**Task**
Reproduce each line from the first in the data through the line that contains "four swivel casters." exactly; give nothing else.
## begin
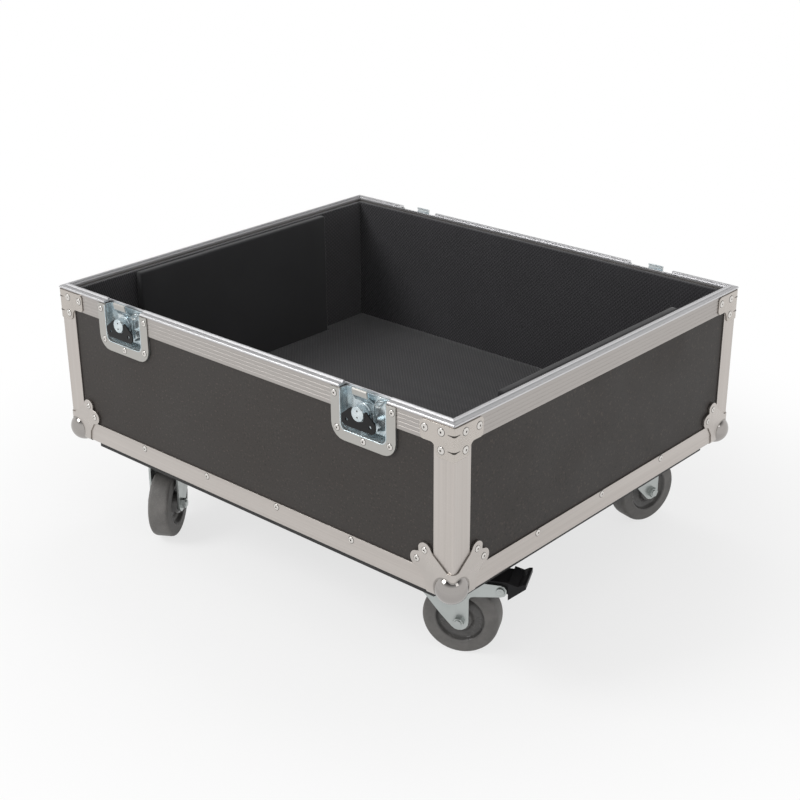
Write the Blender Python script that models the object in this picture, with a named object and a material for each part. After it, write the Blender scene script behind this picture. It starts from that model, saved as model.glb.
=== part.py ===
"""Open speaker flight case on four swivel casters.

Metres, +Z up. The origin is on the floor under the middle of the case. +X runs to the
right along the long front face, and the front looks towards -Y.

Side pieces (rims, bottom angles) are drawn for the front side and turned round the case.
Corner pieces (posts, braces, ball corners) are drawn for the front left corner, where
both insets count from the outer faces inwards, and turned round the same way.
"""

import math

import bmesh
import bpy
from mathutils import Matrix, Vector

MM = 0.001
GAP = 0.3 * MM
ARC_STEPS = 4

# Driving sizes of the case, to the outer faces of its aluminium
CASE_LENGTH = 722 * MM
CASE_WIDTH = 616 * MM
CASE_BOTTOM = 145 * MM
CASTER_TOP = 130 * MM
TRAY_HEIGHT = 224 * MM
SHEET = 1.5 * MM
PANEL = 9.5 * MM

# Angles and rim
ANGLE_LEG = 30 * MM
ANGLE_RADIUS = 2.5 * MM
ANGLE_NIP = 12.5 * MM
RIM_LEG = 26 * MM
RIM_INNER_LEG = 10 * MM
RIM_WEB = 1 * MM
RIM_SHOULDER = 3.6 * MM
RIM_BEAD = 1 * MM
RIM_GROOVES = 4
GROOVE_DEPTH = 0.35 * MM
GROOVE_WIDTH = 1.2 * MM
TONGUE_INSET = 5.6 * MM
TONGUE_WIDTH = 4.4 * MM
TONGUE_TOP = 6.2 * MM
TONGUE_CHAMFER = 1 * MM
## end
**Expected output**
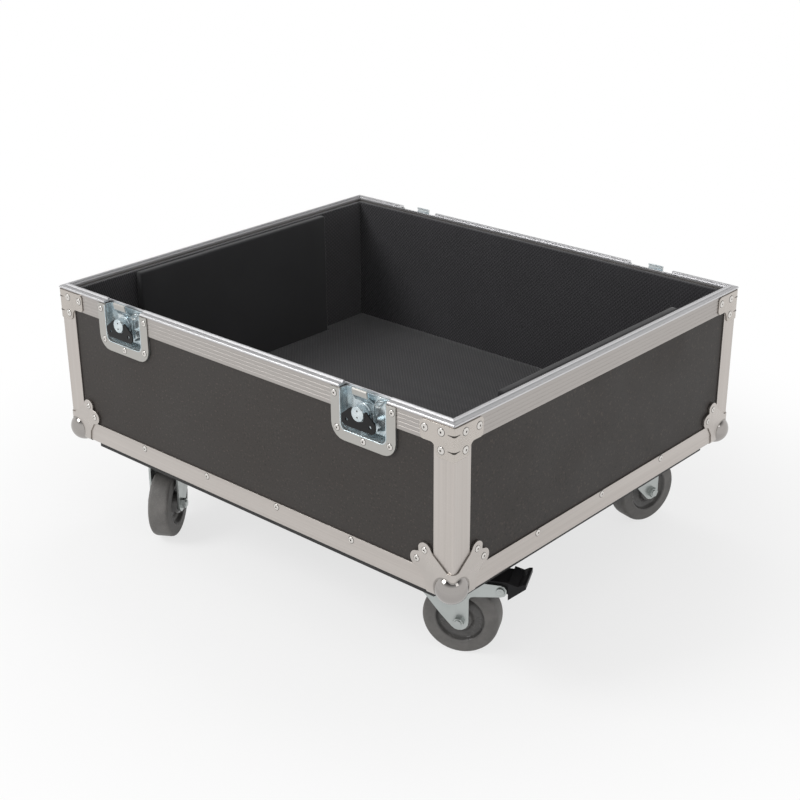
Write the Blender Python script that models the object in this picture, with a named object and a material for each part. After it, write the Blender scene script behind this picture. It starts from that model, saved as model.glb.
=== part.py ===
"""Open speaker flight case on four swivel casters.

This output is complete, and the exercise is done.